The Mennonites who settled in the Kuban were almost all people involved in the formation of the Mennonite Brethren, a protest group recently separated from the established Mennonite church.  That separation coincided with the explosion of the landless population of the colonies that became critical during the 1860s.  By 1860“over 60 percent of Molochaia and 50 percent of Khortitsa Mennonites were without land.”[i]  The Mennonite colonies were in crisis, a crisis that coincided with the sudden availability of land in the Kuban when the long, drawn out (150 years), Russian conquest of the Caucasus came to its bloody end in 1864. 

Russia was determined to occupy and “pacify” this region, a region it considered essential to its defense.  Settling the land with people loyal to the Russian Empire seemed essential.  When the Mennonites of the Molotschna and Chortitza colonies requested land in the Kuban they were granted 17,500 acres, and settlers, almost all of whom were Mennonite Brethren.  Wohldemfürst, the village where my great-grandfather Heinrich was born, was established in 1862.   The land, however, was not easily pacified.   In 1866, the year of Heinrich’s birth, the Mennonite settlement was still in its own difficult infancy.  The passage that follows is from the Mennonite Encyclopedia article on the Kuban:

“The early settlement was confronted with serious difficulties.  Only 67 of the 100 families for whom land had been granted settled there by 1866.  In part the difficulties were internal….  there were also economic difficulties.  From the neighboring natives (Tatar, Circassians) with their primitive methods, they could get no help in agriculture.  They had to learn by trial and error; gradually cattle raising and fruit culture proved most successful.  There was a ready market for the Mennonite bred Red cow; and horses were bought by the army.” 

Mennonite stubbornness paid off, and the Kuban settlement began to prosper:

Fruit culture was brought to [to a high] state of development.  Well-developed nurseries distributed millions of improved strains of fruit trees, berries, and ornamental trees.  Industry related to these occupations was also thriving: there were two factories which made farm implements, mills of various kinds, and stores.  There was a cooperative for cheese making and grape growers (since 1890), a credit union, a grain storage elevator, and an association of consumers. … 

“Intellectual and spiritual life were also maintained on a high level.  Their schools, with eight-year courses (ages 7-15) and excellent teachers, were unique for their high standards even among the Mennonites.  In addition there was a music club, which owned a hall, and a library club. …
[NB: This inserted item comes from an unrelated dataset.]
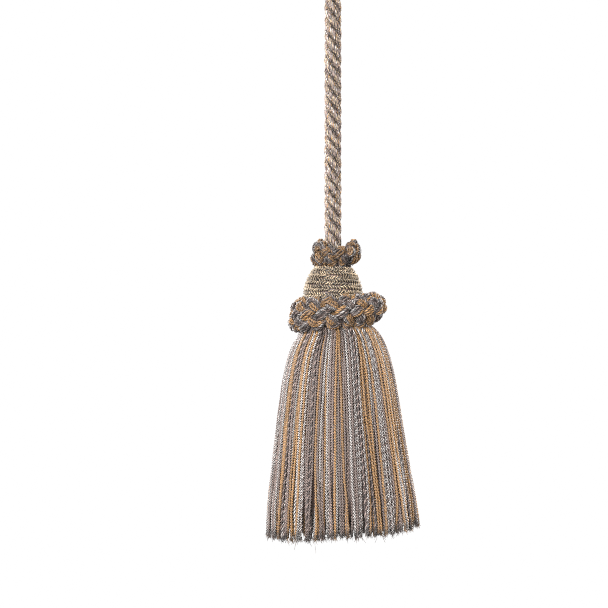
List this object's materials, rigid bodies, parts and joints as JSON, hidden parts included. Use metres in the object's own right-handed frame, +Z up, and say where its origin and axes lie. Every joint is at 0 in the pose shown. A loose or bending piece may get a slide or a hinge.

“The settlement achieved great prosperity.  The outstanding success of the Mennonites in the Kuban in the fields of pedagogy and agriculture was repeatedly given recognition by the Czarist government, even to the extent of granting titles of personal nobility, more than in any other Mennonite settlement.”

My great-grandfather Zimmermann’s parents, however, did not enjoy that success.  They arrived in the Kuban in the early to mid-60s when conditions were most difficult, the land untamed, the settlers ignorant of its demands, at the very beginning of the hard trial-and-error that would teach them how to farm this unfamiliar land.  That Heinrich’s father died during this time of rough, primitive conditions does not seem strange.   The wonder is that the others—HHZ himself, his mother and little sister—survived.  Was the father’s death the result of an accident, perhaps, or a non-contagious illness like appendicitis?  It’s impossible to know at this point.  What we do know is that the father’s death was devastating for little Heinrich, his mother and sister.

           



[i] James Urry, None but Saints: The transformation of Mennonite Life in Russia 1789-1889 (Hyperion Press, Ldt., 1989),p. 196.